Task instructions ▸
Set down the whole listing verbatim.

++++++++++++++++++++

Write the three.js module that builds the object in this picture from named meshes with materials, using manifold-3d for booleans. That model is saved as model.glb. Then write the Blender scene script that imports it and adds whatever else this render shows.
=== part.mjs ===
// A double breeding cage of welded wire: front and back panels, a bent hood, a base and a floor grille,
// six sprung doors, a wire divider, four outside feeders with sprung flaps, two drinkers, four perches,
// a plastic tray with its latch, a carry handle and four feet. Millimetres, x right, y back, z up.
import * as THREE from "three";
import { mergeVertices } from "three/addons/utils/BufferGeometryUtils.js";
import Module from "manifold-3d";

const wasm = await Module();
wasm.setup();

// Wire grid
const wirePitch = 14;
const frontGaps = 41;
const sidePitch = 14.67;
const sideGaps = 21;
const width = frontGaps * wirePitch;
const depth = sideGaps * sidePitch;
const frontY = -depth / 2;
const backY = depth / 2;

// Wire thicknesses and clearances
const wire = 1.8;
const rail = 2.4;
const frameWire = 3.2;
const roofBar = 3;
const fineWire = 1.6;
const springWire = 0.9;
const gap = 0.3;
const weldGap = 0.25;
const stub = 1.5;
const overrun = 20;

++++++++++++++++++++

In response ▸
Write the three.js module that builds the object in this picture from named meshes with materials, using manifold-3d for booleans. That model is saved as model.glb. Then write the Blender scene script that imports it and adds whatever else this render shows.
=== part.mjs ===
// A double breeding cage of welded wire: front and back panels, a bent hood, a base and a floor grille,
// six sprung doors, a wire divider, four outside feeders with sprung flaps, two drinkers, four perches,
// a plastic tray with its latch, a carry handle and four feet. Millimetres, x right, y back, z up.
import * as THREE from "three";
import { mergeVertices } from "three/addons/utils/BufferGeometryUtils.js";
import Module from "manifold-3d";

const wasm = await Module();
wasm.setup();

// Wire grid
const wirePitch = 14;
const frontGaps = 41;
const sidePitch = 14.67;
const sideGaps = 21;
const width = frontGaps * wirePitch;
const depth = sideGaps * sidePitch;
const frontY = -depth / 2;
const backY = depth / 2;

// Wire thicknesses and clearances
const wire = 1.8;
const rail = 2.4;
const frameWire = 3.2;
const roofBar = 3;
const fineWire = 1.6;
const springWire = 0.9;
const gap = 0.3;
const weldGap = 0.25;
const stub = 1.5;
const overrun = 20;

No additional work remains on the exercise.